LT: What color is that? Isn’t it that they come in different shades like red, green and yellow?
MS: Oh those are the exterior hull of the cacao. After opening the fruit, you take the beans out and do a cut-test. You either bite it in half or use a shear to open it. Inside the color will vary. Some beans are color purple, dark purple, light pink or lilac. The hybrids are color violet or purple. The heirloom cacao is color white.
Believe it or not, did you know that these white beans can be located here in the Philippines? The beans originated from Mexico and they were brought to our country through the Manila-Acapulco Galleon Trade in the 1700s. Our ancestors have planted them here in the country.

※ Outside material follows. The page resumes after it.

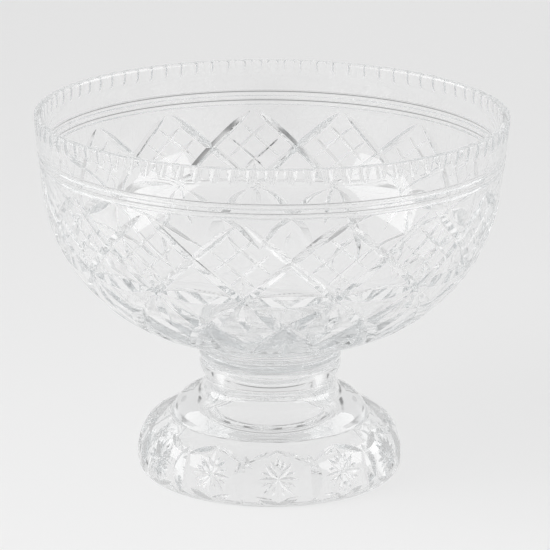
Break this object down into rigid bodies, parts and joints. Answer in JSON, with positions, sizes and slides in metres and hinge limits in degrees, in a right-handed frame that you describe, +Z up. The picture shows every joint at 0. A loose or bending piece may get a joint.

We have successfully grafted these heirloom cacaos. The big bulk can be found in a cacao nursery in San Guillermo in Lipa, Batangas.
LT: Amazing! Mel, apologies for cutting this interview short since we are running out of time. But there are more things to learn about Cacao Planting! We will invite you once again for another chance to discuss more on Cacao Planting. We will also see you next week in our Agri seminar, yes? Before we end this interview, aside from Batangas, where are the other farms located at?
MS: Our association has grafted seedling farms or cacao plantations all over the country. Like Bicol, Batangas, Bohol, Cebu, and Mindanao to name a few.
LT: That is great! For more time to talk about the ways to plant these cacao seedlings, then how to care for the trees, we will reconvene on Sunday. See you then, Mel! Ladies and Gentlemen, that was Mr. Mel Santos from Cebu.